“There are certain things in life you can’t control, and one of them is what the Supreme Court is going to do,” said Frost, a Texas Democrat and redistricting expert.
When the Supreme Court takes on a key part of a voting rights law later this month, Texas Democrats will be watching more closely than anyone on Capitol Hill.
The high court’s ruling could affect whether, and how, the congressional boundaries in the state will be revised — yet again.
In the coming days, Texas Gov. Rick Perry and Republicans in the state Legislature are set to pass into law the interim map used last cycle. In 2012, a federal court in San Antonio ordered officials to use this interim map because the one that state lawmakers originally drew failed to pass muster with federal officials.
But in the next few weeks, the Supreme Court may decide whether that kind of approval is even necessary. The justices are expected to rule on Section 5 of the 1965 Voting Rights Act — a provision that forces certain states with a history of discrimination, including Texas, to seek federal approval for any changes to its voting laws, including the maps.
The case mean Texas Democrats face uncertainty again over their district boundaries.

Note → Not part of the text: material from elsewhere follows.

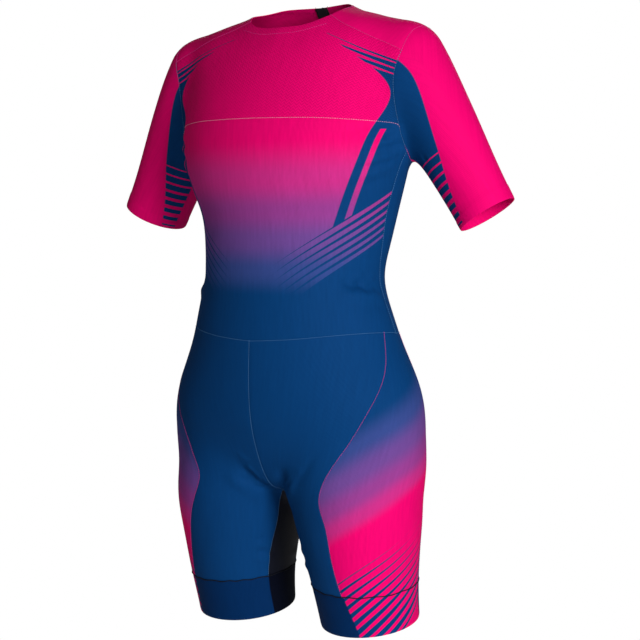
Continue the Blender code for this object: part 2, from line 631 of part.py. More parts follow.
def add_leg(side, name, suit):
    line = {seam_name: named_seam(seam_name, side) for seam_name in SEAMS}
    turn = ["side_front", "side_back", "inner_back", "inner_front"]
    arcs, angles = {}, []
    for first, last in zip(turn, turn[1:] + turn[:1]):
        start, stop = (seam_angle(seam_name, CUFF_SEAM["middle"][2], side) for seam_name in (first, last))
        stop += 360 if stop < start else 0
        between = np.linspace(start, stop, CUFF_ARCS[first] + 1)
        arcs[first] = leg_ring(CUFF_SEAM, between, side)
        angles += list(between[:-1])
    ends = {seam_name: arcs[seam_name][0, :3] for seam_name in turn}

    rows = COUNTS["centre_front"] + INNER_LEG_ROWS
    starts = {"side_front": SIDE_PANEL_FRONT, "side_back": SIDE_PANEL_BACK,
              "inner_front": [CROTCH_FRONT], "inner_back": [CROTCH_BACK]}
    seams = {}
    for seam_name, heights in LEG_SEAM_GUIDES.items():
        count = INNER_LEG_ROWS if seam_name.startswith("inner") else rows
        seams[seam_name] = leg_seam(starts[seam_name], seam_name, heights, ends[seam_name], count, side)
    side_front, side_back, inner_front, inner_back = (seams[seam_name] for seam_name in LEG_SEAM_GUIDES)

    front_grid = fill(arcs["inner_front"], line["waist_front"],
                      join(line["centre_front"], inner_front)[::-1], side_front[::-1])
    cloth("shorts_front_" + name, front_grid, "knit", suit)
    narrow_top = refined(join(line["waist_side_front"], line["waist_side_back"]), SIDE_PANEL_PARTS)
    broad_foot = refined(arcs["side_front"], (len(narrow_top) - 1) // CUFF_ARCS["side_front"])
    side_grid = fill(broad_foot, narrow_top, side_front[::-1], side_back[::-1])
    cloth("shorts_side_" + name, side_grid, "knit", suit)
    back_grid = fill(arcs["side_back"], join(line["waist_back"], line["waist_zip"]), side_back[::-1],
                     join(line["centre_back"], inner_back)[::-1])
    cloth("shorts_back_" + name, back_grid, "knit", suit)
    inner_grid = fill(arcs["inner_back"], line["crotch"][::-1], refined(inner_back, INNER_PANEL_PARTS)[::-1],
                      refined(inner_front, INNER_PANEL_PARTS)[::-1])
    cloth("inner_thigh_" + name, inner_grid, "knit", suit)

    ring = leg_ring(CUFF_SEAM, angles, side)
    cuff_grid = around(ring, leg_ring(HEM, angles, side), CUFF_ROWS)
    cloth("leg_cuff_" + name, cuff_grid, "gripper", suit, tube=True)


# ---------------------------------------------------------------- zip
def zip_strip(edge, half_width, count, low_side=-1.0):
    """A strip level with the back panels' edges, from the middle or from side to side."""
    share = np.linspace(low_side, 1, count + 1)
    grid = np.repeat(edge[:, None, :3], count + 1, axis=1)
    grid[..., 0] = np.reshape(half_width, (-1, 1)) * share
    return dressed(settle(grid, plane=np.array((0.0, 0.0, 1.0))))


def sunk(grid):
    """The grid a little deeper in beside the neckline."""
    low, high = TAPE_SINK_HEIGHTS
    grid = grid.copy()
    grid[..., :3] -= grid[..., 3:] * TAPE_SINK * smooth_step((grid[..., 2:3] - low) / (high - low))
    return grid


def add_zip(edge, suit):
    tape = sunk(zip_strip(edge, TAPE_REACH, 2, low_side=0.0))
    for name, turn in (("left", 1), ("right", MIRROR)):
        cloth("zip_tape_" + name, tape * turn, "tape", suit, wall=TAPE_WALL, depth=WALL + SEAM_GAP)
    coil = edge.copy()
    coil[0, 2] += COIL_STOP
    coil_grid = zip_strip(coil, COIL_HALF_WIDTH, 2)
    cloth("zip_coil", coil_grid, "coil", suit, wall=WALL + COIL_PROUD, depth=-COIL_PROUD)
    guard = edge.copy()
    guard[-1, :3] += unit(edge[-1, :3] - edge[-2, :3]) * GUARD_RISE
    half_width = np.where(edge[:, 2] > edge[-1, 2] - GUARD_TOP_LENGTH, GUARD_TOP_HALF_WIDTH, GUARD_HALF_WIDTH)
    guard_grid = sunk(zip_strip(guard, half_width, 2))
    cloth("zip_guard", guard_grid, "tape", suit, wall=TAPE_WALL, depth=WALL + TAPE_WALL + 2 * SEAM_GAP)

    middle = settle(np.array((0.0, edge[-1, 1], edge[-1, 2] - SLIDER_DROP)))
    outward = unit(slope_of_form(middle))
    tilt = math.atan2(outward[2], outward[1])
    add_slider(middle, tilt, suit)
    add_pull_tab(middle + outward * PIN_HEIGHT, tilt, suit)


def box(middle, size):
    """A block as a mesh of its own: side, outward, up."""
    shell = bmesh.new()
    bmesh.ops.create_cube(shell, size=1.0)
    bmesh.ops.scale(shell, vec=size, verts=shell.verts)
    bmesh.ops.translate(shell, vec=middle, verts=shell.verts)
    return shell


def rod(radius, length, sides=20):
    """A rod through the middle, along the side axis, with a flat to the front, back, top and bottom."""
    shell = bmesh.new()
    bmesh.ops.create_cone(shell, cap_ends=True, segments=sides, radius1=radius, radius2=radius, depth=length)
    half_step = Matrix.Rotation(math.pi / sides, 3, "Z")
    bmesh.ops.rotate(shell, matrix=Matrix.Rotation(math.radians(90), 3, "Y") @ half_step, verts=shell.verts)
    return shell


def place(shell, tilt, at=(0.0, 0.0, 0.0)):
    bmesh.ops.rotate(shell, matrix=Matrix.Rotation(tilt, 3, "X"), verts=shell.verts)
    bmesh.ops.translate(shell, vec=at, verts=shell.verts)
    return shell


def add_helper(name, shell, helpers):
    mesh = bpy.data.meshes.new(name)
    shell.to_mesh(mesh)
    shell.free()
    made = bpy.data.objects.new(name, mesh)
    made.hide_render = True
    made.hide_viewport = True
    helpers.objects.link(made)
    return made


def combine(target, helper, operation):
    step = target.modifiers.new(operation.lower() + "_" + helper.name, "BOOLEAN")
    step.operation = operation
    step.object = helper
    step.solver = "EXACT"


def add_slider(middle, tilt, suit):
    helpers = bpy.data.collections["cutters"]
    width, length, thick = SLIDER_SIZE
    plate = box((0.0, SLIDER_LIFT + thick / 2, 0.0), (width, thick, length))
    corners = [edge for edge in plate.edges if abs(edge.verts[0].co.y - edge.verts[1].co.y) > thick / 2]
    bmesh.ops.bevel(plate, geom=corners, offset=SLIDER_CORNER, segments=4, profile=0.5, affect="EDGES")
    slider = add_mesh("zip_slider", place(plate, tilt, middle), "metal", suit)
    low, high = SLIDER_LIFT + thick / 2, PIN_HEIGHT + LUG_ABOVE_PIN
    for side, name in ((1, "lug_left"), (-1, "lug_right")):
        lug_middle = (side * (LUG_INSIDE + LUG_WIDTH / 2), (low + high) / 2, 0.0)
        lug = place(box(lug_middle, (LUG_WIDTH, high - low, LUG_LENGTH)), tilt, middle)
        combine(slider, add_helper(name, lug, helpers), "UNION")
    pin = rod(PIN_RADIUS, 2 * LUG_INSIDE + LUG_WIDTH)
    bmesh.ops.translate(pin, vec=(0.0, PIN_HEIGHT, 0.0), verts=pin.verts)
    combine(slider, add_helper("pin", place(pin, tilt, middle), helpers), "UNION")


def add_pull_tab(pivot, tilt, suit):
    """A tab hanging from an eye round the slider's pin, its origin on the pin's axis."""
    helpers = bpy.data.collections["cutters"]
    foot = TAB_HALF_WIDTH
    half = [(TAB_NECK_HALF_WIDTH, 0.0), (TAB_NECK_HALF_WIDTH, -TAB_NECK_END), (foot, -TAB_WIDE_START)]
    outline = [(-x, z) for x, z in half]
    outline += [(-foot * math.cos(turn), -TAB_LENGTH + foot * (1 - math.sin(turn)))
                for turn in np.linspace(0, math.pi, 9)]
    outline += half[::-1]
    shell = bmesh.new()
    face = shell.faces.new([shell.verts.new((x, -TAB_WALL, z)) for x, z in outline])
    made = bmesh.ops.extrude_face_region(shell, geom=[face], use_keep_orig=True)["geom"]
    moved = [part for part in made if isinstance(part, bmesh.types.BMVert)]
    bmesh.ops.translate(shell, vec=(0.0, TAB_WALL, 0.0), verts=moved)
    bmesh.ops.recalc_face_normals(shell, faces=list(shell.faces))
    tab = add_mesh("zip_pull_tab", place(shell, tilt), "metal", suit)
    tab.location = pivot
    eye = add_helper("eye", place(rod(EYE_RADIUS, 2 * EYE_HALF_WIDTH, 28), tilt), helpers)
    bore = add_helper("eye_bore", place(rod(EYE_BORE, 4 * EYE_HALF_WIDTH, 28), tilt), helpers)
    for helper, operation in ((eye, "UNION"), (bore, "DIFFERENCE")):
        helper.location = pivot
        combine(tab, helper, operation)


# ---------------------------------------------------------------- the whole suit
def main():
    for old in list(bpy.data.objects):
        bpy.data.objects.remove(old)
    suit = bpy.data.collections.new("speed_skating_skinsuit")
    helpers = bpy.data.collections.new("cutters")
    for group in (suit, helpers):
        bpy.context.scene.collection.children.link(group)
    add_bodice(suit)
    for side, name in ((1, "left"), (-1, "right")):
        add_leg(side, name, suit)


main()
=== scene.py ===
import math

import bmesh
import bpy
import numpy as np
from mathutils import Matrix, Vector


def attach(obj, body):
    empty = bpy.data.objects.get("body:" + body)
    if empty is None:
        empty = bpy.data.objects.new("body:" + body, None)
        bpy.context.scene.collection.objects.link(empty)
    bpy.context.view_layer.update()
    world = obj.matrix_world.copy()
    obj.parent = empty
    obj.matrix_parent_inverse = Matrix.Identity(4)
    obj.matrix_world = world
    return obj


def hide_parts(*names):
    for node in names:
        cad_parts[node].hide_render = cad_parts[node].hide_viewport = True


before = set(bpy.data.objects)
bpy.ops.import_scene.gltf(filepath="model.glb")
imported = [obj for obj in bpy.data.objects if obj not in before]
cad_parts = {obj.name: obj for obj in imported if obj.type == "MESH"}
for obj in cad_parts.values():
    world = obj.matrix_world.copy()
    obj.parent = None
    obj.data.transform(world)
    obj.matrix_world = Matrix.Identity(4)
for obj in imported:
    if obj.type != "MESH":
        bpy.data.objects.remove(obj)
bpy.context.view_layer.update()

print("frame loaded:", len(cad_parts), "nodes")


# camera: at the wearer's left front, at chest height, tipped a little down
view = {"azimuth": 34.0, "distance": 2.9, "height": -0.227, "lens": 120.94, "aimRight": 0.573,
        "aimDown": 4.07}
turn, pan, tip = (math.radians(view[name]) for name in ("azimuth", "aimRight", "aimDown"))
ahead = Vector((-math.sin(turn), math.cos(turn), 0.0))
toRight = Vector((math.cos(turn), math.sin(turn), 0.0))
level = ahead * math.cos(pan) + toRight * math.sin(pan)
sideways = toRight * math.cos(pan) - ahead * math.sin(pan)
looking = level * math.cos(tip) - Vector((0, 0, 1)) * math.sin(tip)
upward = sideways.cross(looking)
camera = bpy.data.objects.new("camera", bpy.data.cameras.new("camera"))
camera.data.lens = view["lens"]
camera.data.sensor_width = 36.0
facing = Matrix((sideways, upward, -looking)).transposed().to_4x4()
camera.matrix_world = Matrix.Translation(-ahead * view["distance"] + Vector((0, 0, view["height"]))) @ facing
bpy.context.scene.collection.objects.link(camera)
bpy.context.scene.camera = camera
bpy.context.scene.view_settings.view_transform = "Standard"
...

“There are certain things in life you can’t control, and one of them is what the Supreme Court is going to do,” said former Rep. Martin Frost, a Texas Democrat and redistricting expert. “You just have to wait and see.”
The most contentious parts of the Texas map are places that have experienced explosive minority growth over the past decade. They include Rep. Lloyd Doggett’s 35th District south of Austin, freshman Rep. Pete Gallego’s 23rd District in west Texas and freshman Rep. Marc Veasey’s 33rd District in the Dallas-Fort Worth metroplex.
Veasey, who is from Fort Worth, represents a safe Democratic seat. But he could face a major challenge if the current lines stick. His primary foe from 2012, former state Rep. Domingo Garcia, told CQ Roll Call earlier this month that he’s “seriously looking at a rematch.”
The 33rd is a majority-minority district, where blacks and Hispanics together make up more than half of the voting-age population. Garcia counts as his base Hispanics in Dallas.
In 2012, Veasey defeated Garcia in the primary runoff by just 1,113 votes, with the support of Fort Worth-based black voters. But Democrats believe they could avoid a rematch under a revised map. For this reason, both Democrats were hesitant to discuss the race.
In an interview, Veasey avoided discussing Garcia altogether. And Garcia cautioned that any campaign planning is in limbo as he and other Texas Democrats await the state’s redistricting map resolution.